**Directive**
Present the data once more in exactly its original form.

**Data excerpt**
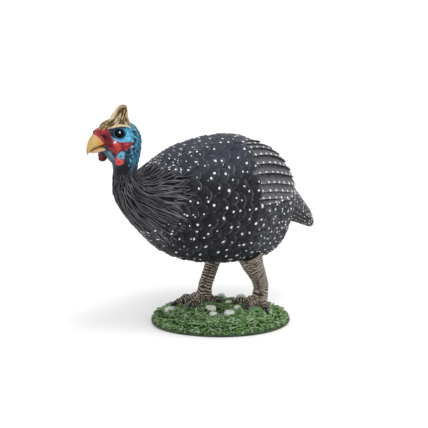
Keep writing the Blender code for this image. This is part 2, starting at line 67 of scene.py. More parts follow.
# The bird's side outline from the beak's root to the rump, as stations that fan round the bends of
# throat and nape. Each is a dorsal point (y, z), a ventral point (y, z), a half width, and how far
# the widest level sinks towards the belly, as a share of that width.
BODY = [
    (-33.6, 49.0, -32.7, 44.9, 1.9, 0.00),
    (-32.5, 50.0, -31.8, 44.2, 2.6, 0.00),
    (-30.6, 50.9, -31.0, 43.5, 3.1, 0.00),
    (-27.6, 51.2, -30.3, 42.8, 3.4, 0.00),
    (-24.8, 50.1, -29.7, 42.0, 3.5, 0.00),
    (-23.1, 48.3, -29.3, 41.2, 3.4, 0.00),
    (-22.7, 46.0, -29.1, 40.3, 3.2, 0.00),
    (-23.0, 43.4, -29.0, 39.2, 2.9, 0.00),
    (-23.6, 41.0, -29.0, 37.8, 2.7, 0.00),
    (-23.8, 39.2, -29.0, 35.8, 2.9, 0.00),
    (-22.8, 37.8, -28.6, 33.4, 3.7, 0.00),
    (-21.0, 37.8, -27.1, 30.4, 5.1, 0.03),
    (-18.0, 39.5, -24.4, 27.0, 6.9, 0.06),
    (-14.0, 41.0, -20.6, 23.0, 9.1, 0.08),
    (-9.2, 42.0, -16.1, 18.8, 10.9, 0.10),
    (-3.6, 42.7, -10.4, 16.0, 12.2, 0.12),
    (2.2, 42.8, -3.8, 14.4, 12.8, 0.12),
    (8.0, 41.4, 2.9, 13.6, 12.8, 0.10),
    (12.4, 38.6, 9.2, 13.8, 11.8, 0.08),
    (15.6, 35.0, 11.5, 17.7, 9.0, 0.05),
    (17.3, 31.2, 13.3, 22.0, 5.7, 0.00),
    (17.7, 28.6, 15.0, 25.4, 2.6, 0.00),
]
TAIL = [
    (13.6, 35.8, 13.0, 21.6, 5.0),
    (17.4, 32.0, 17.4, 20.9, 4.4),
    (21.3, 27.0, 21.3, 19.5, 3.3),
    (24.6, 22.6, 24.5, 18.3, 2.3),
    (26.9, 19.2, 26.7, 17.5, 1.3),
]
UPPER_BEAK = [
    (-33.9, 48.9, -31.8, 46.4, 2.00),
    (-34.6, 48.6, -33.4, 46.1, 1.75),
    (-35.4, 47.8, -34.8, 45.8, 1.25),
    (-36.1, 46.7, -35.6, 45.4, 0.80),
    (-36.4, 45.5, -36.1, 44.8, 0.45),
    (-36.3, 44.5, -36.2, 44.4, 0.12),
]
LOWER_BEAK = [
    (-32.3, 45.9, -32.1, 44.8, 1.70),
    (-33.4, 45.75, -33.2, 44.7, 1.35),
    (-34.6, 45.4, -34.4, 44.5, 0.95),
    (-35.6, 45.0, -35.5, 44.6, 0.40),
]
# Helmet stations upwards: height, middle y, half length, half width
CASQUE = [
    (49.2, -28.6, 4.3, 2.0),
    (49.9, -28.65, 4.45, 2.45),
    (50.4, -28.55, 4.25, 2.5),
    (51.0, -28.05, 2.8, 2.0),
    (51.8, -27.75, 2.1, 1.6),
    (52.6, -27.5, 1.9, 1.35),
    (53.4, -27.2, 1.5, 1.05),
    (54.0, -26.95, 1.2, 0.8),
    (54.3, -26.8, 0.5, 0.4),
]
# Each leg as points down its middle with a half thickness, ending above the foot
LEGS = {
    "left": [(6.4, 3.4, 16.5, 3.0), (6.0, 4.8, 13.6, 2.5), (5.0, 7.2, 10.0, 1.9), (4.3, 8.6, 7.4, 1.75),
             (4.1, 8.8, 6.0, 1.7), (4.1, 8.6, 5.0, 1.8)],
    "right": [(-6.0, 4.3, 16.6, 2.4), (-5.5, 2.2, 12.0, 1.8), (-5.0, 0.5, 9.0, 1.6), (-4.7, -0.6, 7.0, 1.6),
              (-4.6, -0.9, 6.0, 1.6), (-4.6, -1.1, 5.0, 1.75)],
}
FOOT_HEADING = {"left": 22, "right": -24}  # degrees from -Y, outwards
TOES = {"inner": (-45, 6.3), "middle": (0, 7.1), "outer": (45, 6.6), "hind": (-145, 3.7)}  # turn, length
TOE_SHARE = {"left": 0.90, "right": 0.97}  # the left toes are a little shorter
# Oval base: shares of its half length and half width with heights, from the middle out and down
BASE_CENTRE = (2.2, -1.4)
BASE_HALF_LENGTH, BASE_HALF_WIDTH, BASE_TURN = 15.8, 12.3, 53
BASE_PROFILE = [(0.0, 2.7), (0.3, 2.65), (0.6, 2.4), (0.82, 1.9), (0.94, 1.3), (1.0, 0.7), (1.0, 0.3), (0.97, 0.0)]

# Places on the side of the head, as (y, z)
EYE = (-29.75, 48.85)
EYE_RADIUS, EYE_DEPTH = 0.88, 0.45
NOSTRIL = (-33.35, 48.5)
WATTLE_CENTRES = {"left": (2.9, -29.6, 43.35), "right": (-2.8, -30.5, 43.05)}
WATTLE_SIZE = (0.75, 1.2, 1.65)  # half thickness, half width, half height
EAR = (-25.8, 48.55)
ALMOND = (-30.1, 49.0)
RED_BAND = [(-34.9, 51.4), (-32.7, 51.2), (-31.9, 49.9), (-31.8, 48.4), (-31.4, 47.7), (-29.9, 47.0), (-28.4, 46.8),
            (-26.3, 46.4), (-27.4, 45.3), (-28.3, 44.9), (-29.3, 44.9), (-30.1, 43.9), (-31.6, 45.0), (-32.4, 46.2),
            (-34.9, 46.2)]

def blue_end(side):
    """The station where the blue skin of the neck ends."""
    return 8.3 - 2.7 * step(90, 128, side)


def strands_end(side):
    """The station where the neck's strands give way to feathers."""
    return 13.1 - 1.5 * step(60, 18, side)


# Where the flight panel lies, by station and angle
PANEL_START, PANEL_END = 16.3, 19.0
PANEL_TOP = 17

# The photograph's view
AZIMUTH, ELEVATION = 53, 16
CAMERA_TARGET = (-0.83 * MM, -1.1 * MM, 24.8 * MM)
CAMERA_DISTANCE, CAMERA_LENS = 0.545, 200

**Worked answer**
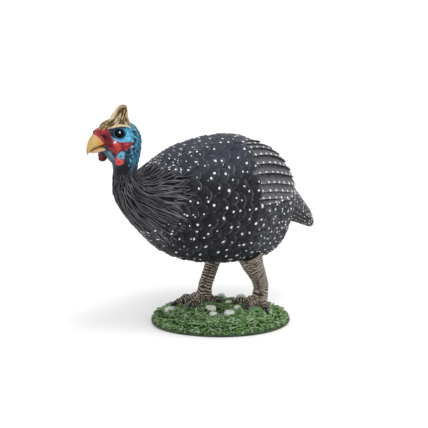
Keep writing the Blender code for this image. This is part 2, starting at line 67 of scene.py. More parts follow.
# The bird's side outline from the beak's root to the rump, as stations that fan round the bends of
# throat and nape. Each is a dorsal point (y, z), a ventral point (y, z), a half width, and how far
# the widest level sinks towards the belly, as a share of that width.
BODY = [
    (-33.6, 49.0, -32.7, 44.9, 1.9, 0.00),
    (-32.5, 50.0, -31.8, 44.2, 2.6, 0.00),
    (-30.6, 50.9, -31.0, 43.5, 3.1, 0.00),
    (-27.6, 51.2, -30.3, 42.8, 3.4, 0.00),
    (-24.8, 50.1, -29.7, 42.0, 3.5, 0.00),
    (-23.1, 48.3, -29.3, 41.2, 3.4, 0.00),
    (-22.7, 46.0, -29.1, 40.3, 3.2, 0.00),
    (-23.0, 43.4, -29.0, 39.2, 2.9, 0.00),
    (-23.6, 41.0, -29.0, 37.8, 2.7, 0.00),
    (-23.8, 39.2, -29.0, 35.8, 2.9, 0.00),
    (-22.8, 37.8, -28.6, 33.4, 3.7, 0.00),
    (-21.0, 37.8, -27.1, 30.4, 5.1, 0.03),
    (-18.0, 39.5, -24.4, 27.0, 6.9, 0.06),
    (-14.0, 41.0, -20.6, 23.0, 9.1, 0.08),
    (-9.2, 42.0, -16.1, 18.8, 10.9, 0.10),
    (-3.6, 42.7, -10.4, 16.0, 12.2, 0.12),
    (2.2, 42.8, -3.8, 14.4, 12.8, 0.12),
    (8.0, 41.4, 2.9, 13.6, 12.8, 0.10),
    (12.4, 38.6, 9.2, 13.8, 11.8, 0.08),
    (15.6, 35.0, 11.5, 17.7, 9.0, 0.05),
    (17.3, 31.2, 13.3, 22.0, 5.7, 0.00),
    (17.7, 28.6, 15.0, 25.4, 2.6, 0.00),
]
TAIL = [
    (13.6, 35.8, 13.0, 21.6, 5.0),
    (17.4, 32.0, 17.4, 20.9, 4.4),
    (21.3, 27.0, 21.3, 19.5, 3.3),
    (24.6, 22.6, 24.5, 18.3, 2.3),
    (26.9, 19.2, 26.7, 17.5, 1.3),
]
UPPER_BEAK = [
    (-33.9, 48.9, -31.8, 46.4, 2.00),
    (-34.6, 48.6, -33.4, 46.1, 1.75),
    (-35.4, 47.8, -34.8, 45.8, 1.25),
    (-36.1, 46.7, -35.6, 45.4, 0.80),
    (-36.4, 45.5, -36.1, 44.8, 0.45),
    (-36.3, 44.5, -36.2, 44.4, 0.12),
]
LOWER_BEAK = [
    (-32.3, 45.9, -32.1, 44.8, 1.70),
    (-33.4, 45.75, -33.2, 44.7, 1.35),
    (-34.6, 45.4, -34.4, 44.5, 0.95),
    (-35.6, 45.0, -35.5, 44.6, 0.40),
]
# Helmet stations upwards: height, middle y, half length, half width
CASQUE = [
    (49.2, -28.6, 4.3, 2.0),
    (49.9, -28.65, 4.45, 2.45),
    (50.4, -28.55, 4.25, 2.5),
    (51.0, -28.05, 2.8, 2.0),
    (51.8, -27.75, 2.1, 1.6),
    (52.6, -27.5, 1.9, 1.35),
    (53.4, -27.2, 1.5, 1.05),
    (54.0, -26.95, 1.2, 0.8),
    (54.3, -26.8, 0.5, 0.4),
]
# Each leg as points down its middle with a half thickness, ending above the foot
LEGS = {
    "left": [(6.4, 3.4, 16.5, 3.0), (6.0, 4.8, 13.6, 2.5), (5.0, 7.2, 10.0, 1.9), (4.3, 8.6, 7.4, 1.75),
             (4.1, 8.8, 6.0, 1.7), (4.1, 8.6, 5.0, 1.8)],
    "right": [(-6.0, 4.3, 16.6, 2.4), (-5.5, 2.2, 12.0, 1.8), (-5.0, 0.5, 9.0, 1.6), (-4.7, -0.6, 7.0, 1.6),
              (-4.6, -0.9, 6.0, 1.6), (-4.6, -1.1, 5.0, 1.75)],
}
FOOT_HEADING = {"left": 22, "right": -24}  # degrees from -Y, outwards
TOES = {"inner": (-45, 6.3), "middle": (0, 7.1), "outer": (45, 6.6), "hind": (-145, 3.7)}  # turn, length
TOE_SHARE = {"left": 0.90, "right": 0.97}  # the left toes are a little shorter
# Oval base: shares of its half length and half width with heights, from the middle out and down
BASE_CENTRE = (2.2, -1.4)
BASE_HALF_LENGTH, BASE_HALF_WIDTH, BASE_TURN = 15.8, 12.3, 53
BASE_PROFILE = [(0.0, 2.7), (0.3, 2.65), (0.6, 2.4), (0.82, 1.9), (0.94, 1.3), (1.0, 0.7), (1.0, 0.3), (0.97, 0.0)]

# Places on the side of the head, as (y, z)
EYE = (-29.75, 48.85)
EYE_RADIUS, EYE_DEPTH = 0.88, 0.45
NOSTRIL = (-33.35, 48.5)
WATTLE_CENTRES = {"left": (2.9, -29.6, 43.35), "right": (-2.8, -30.5, 43.05)}
WATTLE_SIZE = (0.75, 1.2, 1.65)  # half thickness, half width, half height
EAR = (-25.8, 48.55)
ALMOND = (-30.1, 49.0)
RED_BAND = [(-34.9, 51.4), (-32.7, 51.2), (-31.9, 49.9), (-31.8, 48.4), (-31.4, 47.7), (-29.9, 47.0), (-28.4, 46.8),
            (-26.3, 46.4), (-27.4, 45.3), (-28.3, 44.9), (-29.3, 44.9), (-30.1, 43.9), (-31.6, 45.0), (-32.4, 46.2),
            (-34.9, 46.2)]

def blue_end(side):
    """The station where the blue skin of the neck ends."""
    return 8.3 - 2.7 * step(90, 128, side)


def strands_end(side):
    """The station where the neck's strands give way to feathers."""
    return 13.1 - 1.5 * step(60, 18, side)


# Where the flight panel lies, by station and angle
PANEL_START, PANEL_END = 16.3, 19.0
PANEL_TOP = 17

# The photograph's view
AZIMUTH, ELEVATION = 53, 16
CAMERA_TARGET = (-0.83 * MM, -1.1 * MM, 24.8 * MM)
CAMERA_DISTANCE, CAMERA_LENS = 0.545, 200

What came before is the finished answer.